=== Provided material ===
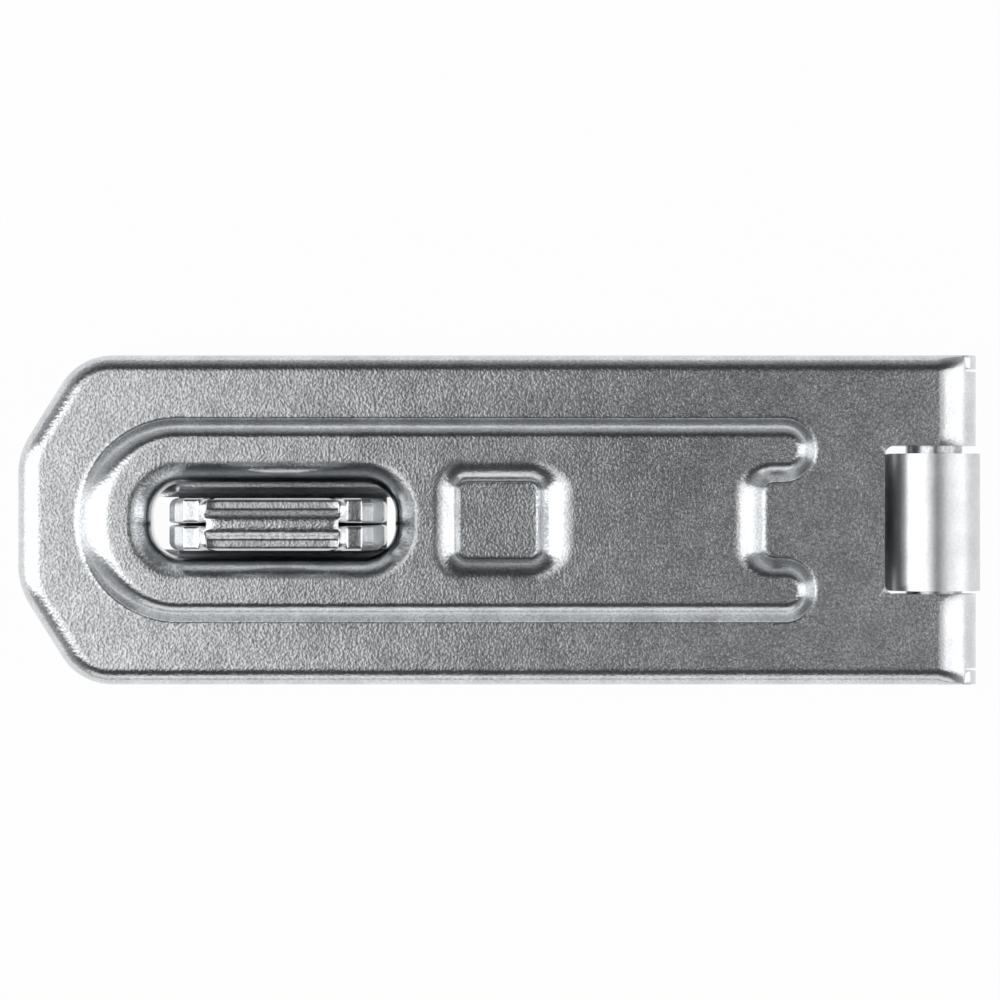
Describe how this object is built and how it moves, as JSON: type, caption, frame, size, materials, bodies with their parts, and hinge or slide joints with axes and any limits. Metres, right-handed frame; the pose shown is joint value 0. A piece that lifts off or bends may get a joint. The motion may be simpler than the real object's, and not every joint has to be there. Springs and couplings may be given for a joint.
{
  "type": "hasp and staple",
  "caption": "Pressed hasp strap with a slotted raised panel, swinging on a hidden pin and hinge leaf, closed over a folded staple with a round padlock eye.",
  "frame": {"origin": "under the middle of the closed set, on the plane of the door and frame that the leaf and the staple are screwed to", "axes": "+X towards the hinge, -X towards the nose; +Y along the hinge pin; +Z out of the door"},
  "size_m": [0.08, 0.0274, 0.0216],
  "materials": {
    "zinc_plate": "bright zinc plate over pressed steel, with a fine rolled grain",
    "bright_steel": "smooth drawn steel rod"
  },
  "bodies": {
    "frame_side": {"staple": "zinc_plate"},
    "door_side": {"hinge_leaf": "zinc_plate"},
    "strap": {"hasp_strap": "zinc_plate", "hinge_pin": "bright_steel"}
  },
  "joints": [
    {"name": "door_draw", "type": "slide", "parent": "frame_side", "child": "door_side", "axis": [0, 0, 1], "range_m": [0, 0.024]},
    {"name": "strap_hinge", "type": "hinge", "parent": "door_side", "child": "strap", "pos_m": [0.03617, 0, 0.00383], "axis": [0, 1, 0], "range_deg": [0, 170]}
  ]
}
===
**Requirement**
Copy the material above verbatim.

**Written solution**
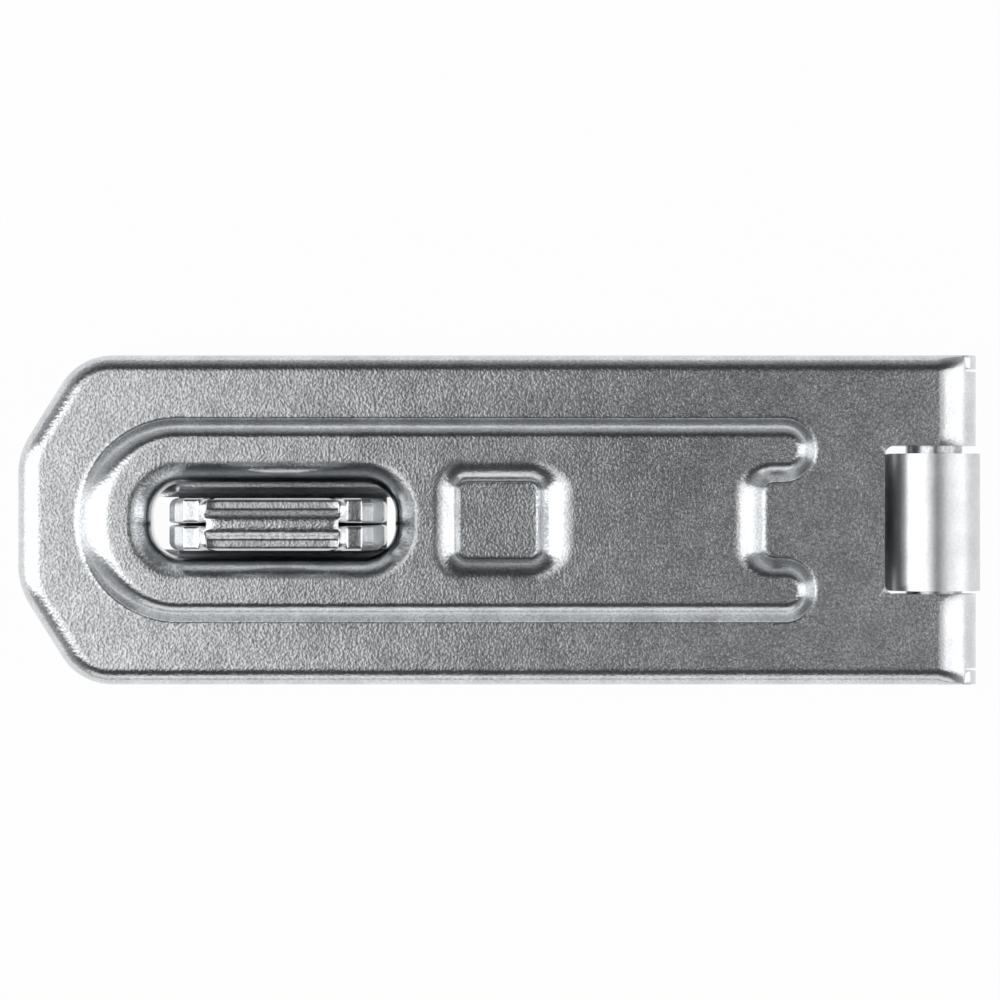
Describe how this object is built and how it moves, as JSON: type, caption, frame, size, materials, bodies with their parts, and hinge or slide joints with axes and any limits. Metres, right-handed frame; the pose shown is joint value 0. A piece that lifts off or bends may get a joint. The motion may be simpler than the real object's, and not every joint has to be there. Springs and couplings may be given for a joint.
{
  "type": "hasp and staple",
  "caption": "Pressed hasp strap with a slotted raised panel, swinging on a hidden pin and hinge leaf, closed over a folded staple with a round padlock eye.",
  "frame": {"origin": "under the middle of the closed set, on the plane of the door and frame that the leaf and the staple are screwed to", "axes": "+X towards the hinge, -X towards the nose; +Y along the hinge pin; +Z out of the door"},
  "size_m": [0.08, 0.0274, 0.0216],
  "materials": {
    "zinc_plate": "bright zinc plate over pressed steel, with a fine rolled grain",
    "bright_steel": "smooth drawn steel rod"
  },
  "bodies": {
    "frame_side": {"staple": "zinc_plate"},
    "door_side": {"hinge_leaf": "zinc_plate"},
    "strap": {"hasp_strap": "zinc_plate", "hinge_pin": "bright_steel"}
  },
  "joints": [
    {"name": "door_draw", "type": "slide", "parent": "frame_side", "child": "door_side", "axis": [0, 0, 1], "range_m": [0, 0.024]},
    {"name": "strap_hinge", "type": "hinge", "parent": "door_side", "child": "strap", "pos_m": [0.03617, 0, 0.00383], "axis": [0, 1, 0], "range_deg": [0, 170]}
  ]
}